§ What you will do: Only the lines starting at the one with "to_origin * piece" and ending at the one with "# the pieces" should be copied, exactly and with both ends kept.

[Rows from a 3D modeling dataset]

^^^^

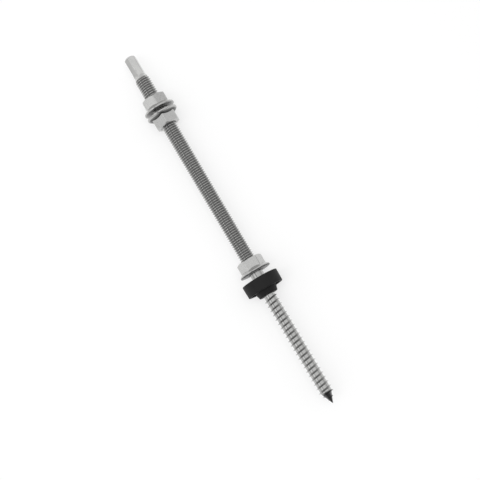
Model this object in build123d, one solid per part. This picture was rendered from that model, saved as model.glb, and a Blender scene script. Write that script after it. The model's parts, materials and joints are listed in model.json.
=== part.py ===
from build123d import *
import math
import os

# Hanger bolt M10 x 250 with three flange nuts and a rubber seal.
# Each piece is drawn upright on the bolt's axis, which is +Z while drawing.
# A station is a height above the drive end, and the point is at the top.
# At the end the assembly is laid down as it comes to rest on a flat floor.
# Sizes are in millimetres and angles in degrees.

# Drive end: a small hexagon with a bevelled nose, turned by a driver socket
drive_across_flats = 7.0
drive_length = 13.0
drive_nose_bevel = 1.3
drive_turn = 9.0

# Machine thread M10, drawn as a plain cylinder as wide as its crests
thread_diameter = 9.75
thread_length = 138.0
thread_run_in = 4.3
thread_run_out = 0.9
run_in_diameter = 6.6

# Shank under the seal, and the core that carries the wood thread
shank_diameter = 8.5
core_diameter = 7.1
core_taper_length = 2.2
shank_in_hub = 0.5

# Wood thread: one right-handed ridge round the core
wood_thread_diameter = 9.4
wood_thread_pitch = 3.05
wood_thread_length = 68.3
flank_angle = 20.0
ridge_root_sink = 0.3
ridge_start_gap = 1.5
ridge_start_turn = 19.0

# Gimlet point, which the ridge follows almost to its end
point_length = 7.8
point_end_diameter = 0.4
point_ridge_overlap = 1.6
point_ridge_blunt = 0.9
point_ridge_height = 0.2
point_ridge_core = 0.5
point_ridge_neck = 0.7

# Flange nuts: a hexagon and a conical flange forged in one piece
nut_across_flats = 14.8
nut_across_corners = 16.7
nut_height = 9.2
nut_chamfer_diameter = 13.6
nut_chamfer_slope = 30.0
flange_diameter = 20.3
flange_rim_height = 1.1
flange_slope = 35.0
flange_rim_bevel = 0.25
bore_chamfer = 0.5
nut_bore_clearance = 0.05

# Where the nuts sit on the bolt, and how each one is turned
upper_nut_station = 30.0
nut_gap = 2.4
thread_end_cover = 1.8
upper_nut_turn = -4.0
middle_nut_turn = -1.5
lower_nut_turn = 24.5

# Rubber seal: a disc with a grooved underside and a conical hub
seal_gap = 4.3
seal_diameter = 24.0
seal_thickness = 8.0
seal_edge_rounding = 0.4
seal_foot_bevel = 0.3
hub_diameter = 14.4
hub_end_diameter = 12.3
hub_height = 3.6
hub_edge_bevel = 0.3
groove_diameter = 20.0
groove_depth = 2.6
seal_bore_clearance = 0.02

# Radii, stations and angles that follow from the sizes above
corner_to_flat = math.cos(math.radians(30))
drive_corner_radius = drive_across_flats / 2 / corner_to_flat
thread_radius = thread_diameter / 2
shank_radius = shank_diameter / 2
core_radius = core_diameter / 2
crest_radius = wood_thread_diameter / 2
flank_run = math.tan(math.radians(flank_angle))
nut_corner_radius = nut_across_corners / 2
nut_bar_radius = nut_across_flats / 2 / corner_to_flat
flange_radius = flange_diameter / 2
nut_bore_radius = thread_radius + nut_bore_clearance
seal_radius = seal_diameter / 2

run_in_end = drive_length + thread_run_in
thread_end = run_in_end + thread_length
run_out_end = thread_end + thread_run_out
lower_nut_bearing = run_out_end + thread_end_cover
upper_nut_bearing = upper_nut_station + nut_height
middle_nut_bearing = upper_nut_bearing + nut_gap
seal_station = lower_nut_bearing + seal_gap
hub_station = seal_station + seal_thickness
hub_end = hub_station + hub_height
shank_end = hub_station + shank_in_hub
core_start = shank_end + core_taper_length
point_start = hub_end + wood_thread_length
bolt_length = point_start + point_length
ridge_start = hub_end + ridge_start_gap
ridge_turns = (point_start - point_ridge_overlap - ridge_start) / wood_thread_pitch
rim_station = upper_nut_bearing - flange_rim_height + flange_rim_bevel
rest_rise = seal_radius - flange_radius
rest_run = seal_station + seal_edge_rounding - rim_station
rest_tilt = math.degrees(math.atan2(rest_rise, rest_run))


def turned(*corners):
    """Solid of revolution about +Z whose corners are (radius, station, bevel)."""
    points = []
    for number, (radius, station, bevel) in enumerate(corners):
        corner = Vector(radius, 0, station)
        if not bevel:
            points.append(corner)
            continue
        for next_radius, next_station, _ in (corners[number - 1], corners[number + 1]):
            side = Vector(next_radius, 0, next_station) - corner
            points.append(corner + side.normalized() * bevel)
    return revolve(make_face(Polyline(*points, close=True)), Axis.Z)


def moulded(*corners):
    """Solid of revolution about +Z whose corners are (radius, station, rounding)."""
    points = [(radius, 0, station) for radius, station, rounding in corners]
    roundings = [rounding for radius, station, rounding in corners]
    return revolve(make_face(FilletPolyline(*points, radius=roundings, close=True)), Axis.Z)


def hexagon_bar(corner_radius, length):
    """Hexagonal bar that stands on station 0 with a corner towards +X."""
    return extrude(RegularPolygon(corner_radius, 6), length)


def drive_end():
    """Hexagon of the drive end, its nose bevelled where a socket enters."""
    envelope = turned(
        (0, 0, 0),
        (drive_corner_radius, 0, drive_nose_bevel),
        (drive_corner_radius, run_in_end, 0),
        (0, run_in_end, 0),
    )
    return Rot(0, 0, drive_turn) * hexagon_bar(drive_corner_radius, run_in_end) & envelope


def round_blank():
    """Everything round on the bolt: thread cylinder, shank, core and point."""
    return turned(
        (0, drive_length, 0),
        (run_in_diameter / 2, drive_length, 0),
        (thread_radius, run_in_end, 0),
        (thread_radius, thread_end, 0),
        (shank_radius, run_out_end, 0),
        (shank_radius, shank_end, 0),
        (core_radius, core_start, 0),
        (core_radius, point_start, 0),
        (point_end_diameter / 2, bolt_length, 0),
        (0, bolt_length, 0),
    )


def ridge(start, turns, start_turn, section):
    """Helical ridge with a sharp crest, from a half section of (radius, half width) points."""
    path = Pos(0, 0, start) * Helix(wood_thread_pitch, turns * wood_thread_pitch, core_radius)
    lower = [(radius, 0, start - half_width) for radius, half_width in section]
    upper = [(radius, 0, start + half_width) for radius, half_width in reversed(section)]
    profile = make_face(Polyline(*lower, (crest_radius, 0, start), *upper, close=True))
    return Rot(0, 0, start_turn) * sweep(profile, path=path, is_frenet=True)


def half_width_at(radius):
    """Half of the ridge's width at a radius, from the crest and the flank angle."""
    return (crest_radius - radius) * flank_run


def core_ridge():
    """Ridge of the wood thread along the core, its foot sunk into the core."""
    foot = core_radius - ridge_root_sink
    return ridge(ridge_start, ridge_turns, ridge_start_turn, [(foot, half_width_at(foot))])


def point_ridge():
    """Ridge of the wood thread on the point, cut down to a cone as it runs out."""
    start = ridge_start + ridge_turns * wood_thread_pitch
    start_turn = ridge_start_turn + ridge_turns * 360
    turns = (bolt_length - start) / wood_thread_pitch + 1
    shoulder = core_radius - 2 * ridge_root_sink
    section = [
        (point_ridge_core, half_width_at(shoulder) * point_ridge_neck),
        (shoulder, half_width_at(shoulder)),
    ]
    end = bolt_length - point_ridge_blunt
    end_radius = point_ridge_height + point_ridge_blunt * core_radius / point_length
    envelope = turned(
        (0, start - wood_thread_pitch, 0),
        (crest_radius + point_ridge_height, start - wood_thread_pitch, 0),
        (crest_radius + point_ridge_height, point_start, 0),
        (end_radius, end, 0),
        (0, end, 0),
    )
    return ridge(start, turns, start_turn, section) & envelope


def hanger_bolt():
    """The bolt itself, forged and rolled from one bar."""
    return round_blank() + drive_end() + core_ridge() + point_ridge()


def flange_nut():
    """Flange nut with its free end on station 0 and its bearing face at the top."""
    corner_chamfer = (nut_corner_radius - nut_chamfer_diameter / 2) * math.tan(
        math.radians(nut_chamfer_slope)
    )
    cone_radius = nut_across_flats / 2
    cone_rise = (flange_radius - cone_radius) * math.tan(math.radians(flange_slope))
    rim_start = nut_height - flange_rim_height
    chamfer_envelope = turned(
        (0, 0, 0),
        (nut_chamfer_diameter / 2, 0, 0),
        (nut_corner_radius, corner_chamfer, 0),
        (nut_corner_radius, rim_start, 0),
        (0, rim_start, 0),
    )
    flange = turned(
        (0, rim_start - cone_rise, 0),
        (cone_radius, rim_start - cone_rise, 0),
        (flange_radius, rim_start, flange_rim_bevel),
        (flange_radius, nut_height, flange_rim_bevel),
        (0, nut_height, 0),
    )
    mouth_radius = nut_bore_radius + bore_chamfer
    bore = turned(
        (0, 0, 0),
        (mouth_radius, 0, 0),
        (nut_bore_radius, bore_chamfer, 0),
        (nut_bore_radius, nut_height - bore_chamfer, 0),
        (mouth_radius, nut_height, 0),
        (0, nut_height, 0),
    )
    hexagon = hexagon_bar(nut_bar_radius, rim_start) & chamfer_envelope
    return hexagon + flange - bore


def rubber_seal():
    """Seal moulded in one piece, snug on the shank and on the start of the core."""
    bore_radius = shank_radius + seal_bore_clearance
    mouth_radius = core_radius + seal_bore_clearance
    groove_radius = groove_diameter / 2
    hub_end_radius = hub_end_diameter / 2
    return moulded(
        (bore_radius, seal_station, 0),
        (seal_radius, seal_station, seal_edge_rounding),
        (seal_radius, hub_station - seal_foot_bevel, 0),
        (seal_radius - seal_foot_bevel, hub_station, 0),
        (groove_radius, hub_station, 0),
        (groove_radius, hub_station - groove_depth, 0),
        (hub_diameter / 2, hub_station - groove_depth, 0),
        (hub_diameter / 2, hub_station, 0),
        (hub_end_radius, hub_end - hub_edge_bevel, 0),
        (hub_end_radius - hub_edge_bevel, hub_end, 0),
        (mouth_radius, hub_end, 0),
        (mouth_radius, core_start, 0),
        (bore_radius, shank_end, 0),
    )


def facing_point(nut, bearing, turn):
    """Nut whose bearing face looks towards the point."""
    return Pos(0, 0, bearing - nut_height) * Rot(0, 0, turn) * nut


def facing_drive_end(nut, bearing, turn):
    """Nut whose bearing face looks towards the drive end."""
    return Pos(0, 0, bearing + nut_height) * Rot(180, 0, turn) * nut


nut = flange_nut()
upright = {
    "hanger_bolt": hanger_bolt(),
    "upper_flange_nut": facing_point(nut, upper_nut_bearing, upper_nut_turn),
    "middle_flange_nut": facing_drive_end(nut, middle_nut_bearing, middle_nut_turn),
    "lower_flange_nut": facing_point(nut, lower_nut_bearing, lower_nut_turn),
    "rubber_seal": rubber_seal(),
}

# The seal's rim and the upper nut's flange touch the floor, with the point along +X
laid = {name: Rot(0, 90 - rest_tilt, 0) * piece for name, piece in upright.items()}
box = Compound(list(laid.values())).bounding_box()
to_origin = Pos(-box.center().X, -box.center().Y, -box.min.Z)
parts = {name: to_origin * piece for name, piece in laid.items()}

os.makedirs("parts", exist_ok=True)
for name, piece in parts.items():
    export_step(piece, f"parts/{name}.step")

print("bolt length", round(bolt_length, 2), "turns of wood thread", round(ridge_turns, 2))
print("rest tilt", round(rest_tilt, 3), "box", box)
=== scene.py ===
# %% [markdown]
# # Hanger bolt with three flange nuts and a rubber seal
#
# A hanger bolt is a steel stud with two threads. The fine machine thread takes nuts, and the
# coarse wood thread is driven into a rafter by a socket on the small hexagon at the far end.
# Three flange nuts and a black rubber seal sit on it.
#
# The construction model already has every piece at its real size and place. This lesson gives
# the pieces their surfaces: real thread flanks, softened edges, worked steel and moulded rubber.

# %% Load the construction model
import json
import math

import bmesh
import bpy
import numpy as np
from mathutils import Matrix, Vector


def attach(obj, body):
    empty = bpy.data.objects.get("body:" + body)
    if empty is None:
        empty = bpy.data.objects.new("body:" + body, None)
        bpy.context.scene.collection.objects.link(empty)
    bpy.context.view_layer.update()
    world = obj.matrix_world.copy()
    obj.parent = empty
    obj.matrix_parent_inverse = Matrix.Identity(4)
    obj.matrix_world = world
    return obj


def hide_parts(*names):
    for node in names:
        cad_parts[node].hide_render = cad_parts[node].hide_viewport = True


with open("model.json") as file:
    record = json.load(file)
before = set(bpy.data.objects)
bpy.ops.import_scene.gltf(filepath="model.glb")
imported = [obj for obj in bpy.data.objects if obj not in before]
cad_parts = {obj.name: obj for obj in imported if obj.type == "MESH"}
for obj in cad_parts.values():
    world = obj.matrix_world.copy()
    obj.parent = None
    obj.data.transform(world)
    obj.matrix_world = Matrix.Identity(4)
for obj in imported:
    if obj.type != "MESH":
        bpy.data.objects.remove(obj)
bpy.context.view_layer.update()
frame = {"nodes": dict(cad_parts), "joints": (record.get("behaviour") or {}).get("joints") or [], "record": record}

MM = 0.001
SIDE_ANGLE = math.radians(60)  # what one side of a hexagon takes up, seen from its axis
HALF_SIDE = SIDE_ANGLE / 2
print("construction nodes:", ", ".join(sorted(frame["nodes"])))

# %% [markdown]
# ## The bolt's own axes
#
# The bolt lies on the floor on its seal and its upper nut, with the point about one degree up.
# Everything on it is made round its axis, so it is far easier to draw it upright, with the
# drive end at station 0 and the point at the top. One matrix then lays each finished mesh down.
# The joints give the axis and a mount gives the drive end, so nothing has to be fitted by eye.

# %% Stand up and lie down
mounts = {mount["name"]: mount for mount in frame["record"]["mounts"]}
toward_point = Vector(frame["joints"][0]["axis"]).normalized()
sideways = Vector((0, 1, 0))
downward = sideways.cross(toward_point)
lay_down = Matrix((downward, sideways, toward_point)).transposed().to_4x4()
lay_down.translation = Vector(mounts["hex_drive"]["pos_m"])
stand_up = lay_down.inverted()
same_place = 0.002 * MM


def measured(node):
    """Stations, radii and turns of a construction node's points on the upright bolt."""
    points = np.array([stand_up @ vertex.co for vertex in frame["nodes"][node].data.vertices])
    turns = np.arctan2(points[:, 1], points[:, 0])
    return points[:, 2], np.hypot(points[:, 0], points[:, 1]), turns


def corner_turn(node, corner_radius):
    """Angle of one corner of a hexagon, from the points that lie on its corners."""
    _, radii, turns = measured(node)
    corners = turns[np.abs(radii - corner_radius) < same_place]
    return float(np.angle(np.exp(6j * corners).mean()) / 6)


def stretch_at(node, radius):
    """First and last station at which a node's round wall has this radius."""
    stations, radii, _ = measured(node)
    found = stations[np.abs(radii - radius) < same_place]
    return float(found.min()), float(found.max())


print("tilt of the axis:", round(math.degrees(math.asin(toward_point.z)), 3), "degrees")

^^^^

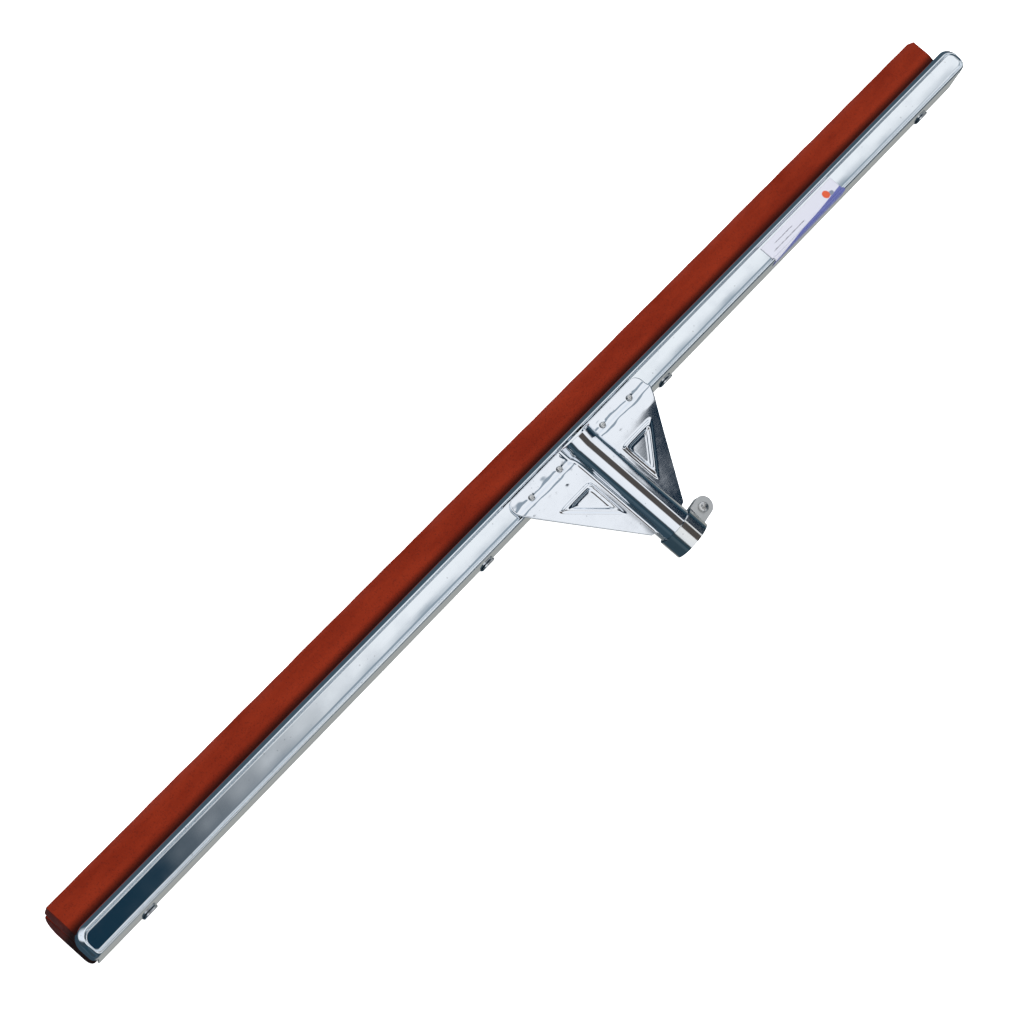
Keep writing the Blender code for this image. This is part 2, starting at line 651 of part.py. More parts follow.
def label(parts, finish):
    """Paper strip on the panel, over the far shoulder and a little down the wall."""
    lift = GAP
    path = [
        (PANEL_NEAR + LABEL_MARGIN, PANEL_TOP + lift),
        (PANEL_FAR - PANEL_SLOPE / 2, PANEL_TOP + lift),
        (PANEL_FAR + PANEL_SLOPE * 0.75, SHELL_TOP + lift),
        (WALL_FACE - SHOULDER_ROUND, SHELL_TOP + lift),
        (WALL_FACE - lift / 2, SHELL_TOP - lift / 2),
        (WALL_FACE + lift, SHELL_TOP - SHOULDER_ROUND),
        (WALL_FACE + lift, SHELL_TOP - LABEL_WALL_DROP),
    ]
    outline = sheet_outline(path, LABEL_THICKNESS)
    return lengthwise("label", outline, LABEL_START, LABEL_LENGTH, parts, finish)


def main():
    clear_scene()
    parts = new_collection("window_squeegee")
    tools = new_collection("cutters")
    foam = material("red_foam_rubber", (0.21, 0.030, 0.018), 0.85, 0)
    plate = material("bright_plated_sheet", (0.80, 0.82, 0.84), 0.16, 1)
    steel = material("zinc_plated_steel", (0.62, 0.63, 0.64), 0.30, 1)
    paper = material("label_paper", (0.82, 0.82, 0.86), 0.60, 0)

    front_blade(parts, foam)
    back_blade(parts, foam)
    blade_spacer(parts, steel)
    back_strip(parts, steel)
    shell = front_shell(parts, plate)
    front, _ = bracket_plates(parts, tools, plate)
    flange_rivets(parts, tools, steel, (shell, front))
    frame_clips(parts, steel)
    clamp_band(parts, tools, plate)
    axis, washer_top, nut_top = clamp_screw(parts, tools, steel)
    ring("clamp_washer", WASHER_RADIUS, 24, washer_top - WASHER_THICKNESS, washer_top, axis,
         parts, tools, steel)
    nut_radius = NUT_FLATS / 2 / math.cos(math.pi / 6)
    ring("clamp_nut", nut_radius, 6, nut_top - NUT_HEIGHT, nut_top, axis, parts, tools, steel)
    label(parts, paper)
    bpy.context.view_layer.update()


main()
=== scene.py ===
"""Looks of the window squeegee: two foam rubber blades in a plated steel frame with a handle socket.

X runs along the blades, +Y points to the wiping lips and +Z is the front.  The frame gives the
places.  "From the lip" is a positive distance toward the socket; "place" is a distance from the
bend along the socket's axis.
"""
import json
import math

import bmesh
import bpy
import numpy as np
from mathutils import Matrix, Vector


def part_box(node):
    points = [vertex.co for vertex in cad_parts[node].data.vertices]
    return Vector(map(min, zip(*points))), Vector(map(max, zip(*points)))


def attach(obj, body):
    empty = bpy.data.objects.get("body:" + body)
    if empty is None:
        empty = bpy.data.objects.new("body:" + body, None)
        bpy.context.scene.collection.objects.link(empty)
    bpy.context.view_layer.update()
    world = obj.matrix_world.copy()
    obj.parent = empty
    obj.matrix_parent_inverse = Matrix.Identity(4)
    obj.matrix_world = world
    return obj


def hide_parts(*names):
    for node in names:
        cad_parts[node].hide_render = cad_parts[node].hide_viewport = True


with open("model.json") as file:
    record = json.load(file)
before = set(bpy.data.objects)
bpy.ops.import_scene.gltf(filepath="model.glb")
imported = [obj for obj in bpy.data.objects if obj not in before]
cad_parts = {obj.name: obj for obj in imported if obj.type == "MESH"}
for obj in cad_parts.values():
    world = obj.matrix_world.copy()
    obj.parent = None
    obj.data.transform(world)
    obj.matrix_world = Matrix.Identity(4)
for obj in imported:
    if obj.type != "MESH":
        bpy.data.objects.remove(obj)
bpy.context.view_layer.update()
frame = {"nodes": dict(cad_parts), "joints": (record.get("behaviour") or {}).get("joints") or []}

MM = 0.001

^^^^

§ Answer below:
parts = {name: to_origin * piece for name, piece in laid.items()}

os.makedirs("parts", exist_ok=True)
for name, piece in parts.items():
    export_step(piece, f"parts/{name}.step")

print("bolt length", round(bolt_length, 2), "turns of wood thread", round(ridge_turns, 2))
print("rest tilt", round(rest_tilt, 3), "box", box)
=== scene.py ===
# %% [markdown]
# # Hanger bolt with three flange nuts and a rubber seal
#
# A hanger bolt is a steel stud with two threads. The fine machine thread takes nuts, and the
# coarse wood thread is driven into a rafter by a socket on the small hexagon at the far end.
# Three flange nuts and a black rubber seal sit on it.
#
# The construction model already has every piece at its real size and place. This lesson gives
# the pieces their surfaces: real thread flanks, softened edges, worked steel and moulded rubber.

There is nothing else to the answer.